Last week, I had 2 drawings in an art show at the library- the ladies at the checkout desk gave me an entry form. I think they've seen me surreptitiously drawing library patrons. The artwork was to be based on old photographs in the library collections. There was a reception last Tuesday, where we all got to chat. This was very fun, meeting some local artists. They favor realism. Many of the entries were by children. Mine didn't photograph well, so I'm going to post one of theirs.

We are getting back on the boat this week after a long separation. Lots of negotiation going on with the boatyard.

Sunday, September 14, 2008

Sugar parade











some photos from the Sugar Cane Parade in September.
we were marching with the Obama people as I took these shots- note the expressions!


Don


Muz reading


Joyce by Meg


Chris

Drawings


Jon, Chris, and Greg

Nancy and Kris

Muz and Elle

Friday, September 5, 2008

Back in New Iberia


We got back from Austin yesterday afternoon, and were relieved to find practically nothing happened around where we live.
All the children were back playing outside, and Natalie next door was entertaining her friends- sort of a post-near-disaster party. It's a bit soggy - a few ceiling tiles fell down - but the power only went out for about 6 hours, so our stash of frozen Parmesan is safe. Lucky break all around.
For those who travel, I recommend Austin enthusiastically- especially if you can stay up late enough for the music. The food is varied, they have museums and (we heard) a university, and there's open water swimming in the park.

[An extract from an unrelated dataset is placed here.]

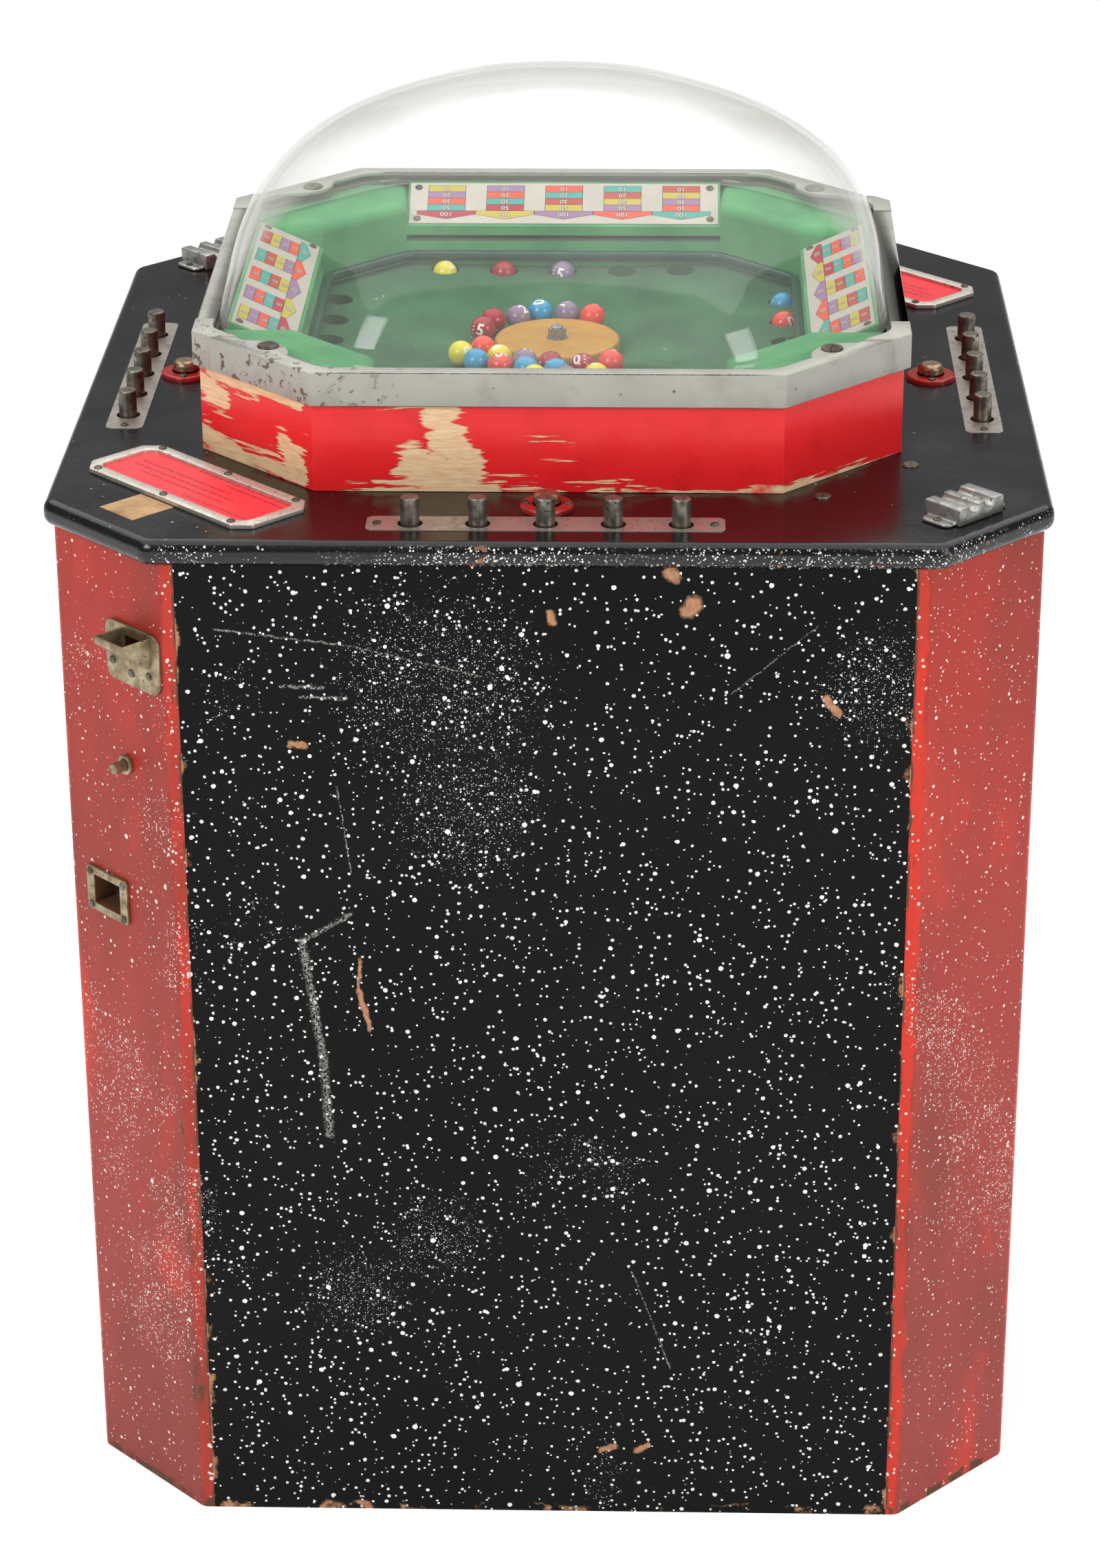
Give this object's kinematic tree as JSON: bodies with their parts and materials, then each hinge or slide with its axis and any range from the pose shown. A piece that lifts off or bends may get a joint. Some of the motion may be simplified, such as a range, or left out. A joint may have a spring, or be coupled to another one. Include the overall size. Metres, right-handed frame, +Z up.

Wednesday, September 3, 2008

Waiting for the bats in Austin



At dusk, a million or so Mexican free-tail bats emerge from under the Congress St. bridge. There is some disagreement about what constitutes 'dusk' here- the bats interpert it as 'almost total darkness', where the humans would like to see them a little earlier. When they finally emerge, it's difficult to see them without a strong light. But there certainly are LOTS of them.

Afterwards we had some great Mexican food- I had one of those complicated dishes with an almond sauce over pork and fruit and spices. Then we heard some good music in a bar- accidentally, it seems, because none of the other venues had anything nearly as good.

Who knows how long this vacation will last? Not the local officials. CNN is on right now: "It will take WEEKS to get power restored to all of those areas."

Tuesday, September 2, 2008

Evacuees


We're in Austin, listening to news- and calling any Louisiana number stored on my phone- trying to figure out when we can return. Local papers say New Iberia is one of the places still without power. So we missed Mrs. Bobby Jindal's visit to the supermarket parking lot near our house. We did not need her Meals Ready to Eat, though- Austin has a San Francisco-like array of restaurants to choose from, and we are in an eating frenzy! The cats are feasting on the leftovers.

Saturday, August 30, 2008

Hurricane Readiness


So instead of sitting out on route 90 with the cats in a box, we're staying put in New Iberia. There is an evacuation order for New Iberia, but we'll see about that!

Tuesday, August 12, 2008

Boat has roof!



Most of one, anyway. The welding should be done this week. Just in time for hurricane season!

Saturday, August 9, 2008

week # 561 of the experience


As you can see we continue to frequent various local jam sessions of cajun music. The folks are real friendly and it's pure heaven for someone like me who loves fiddles and accordions and plaintive howling. Joyce quietly sits there and steals their spirits.

The yard took my two guys again to work on another boat, so I went ahead and continued without them with the help of a Lao welder named Sayfon (ci-phone) and we did quite well putting in the framing for the roof plates. John and Randy should be back next week.

We finally got our engine, we had to drive down to Cut Off, Louisiana to personally lay hands on it, so to speak. It's an in frame rebuilt that seems to run well that we got for the price of a core, so I have my fingers crossed. Worse case scenario I send it off to a shop and have it cherried out for another 6k and I still got a great deal.

Joyce is getting ready to fly up to RI. to see family, I stay here with the cats and the boat.

Everyone complains that they can"t post comments on this blog, which seems to be true, so would you send them to us e-mail. We would love to hear from you all, as we are missing our friends, and if you want, we can post your comments from this end no problem.

Saturday, August 2, 2008

Boat has windows



so we're getting the cabin walls up and immediately cut the windows out as the temp jumped up 20 degrees. Next week we hope to get the roof on and then we should be able to bake bread. Things are starting to move along a little which cheers me up, this is turning out to be a lot more work than I expected, much like building a house, which I swore I would never do again. As usual, the engine is coming early next week, monday or tuesday, it's been coming now for 6 weeks, but they say they ran it and it "runs real good" and it is just down the road an hour or so. The engine room isn't ready yet to install it, but I need it in front of me to take exact measurements to get things lined up perfectly to hook it up. The deck over the hold is down, it's 2 by 10's in wood which lets me pull it up easily to get in and do stuff. And on it goes, it is a lot of fun and every one enjoys working on it.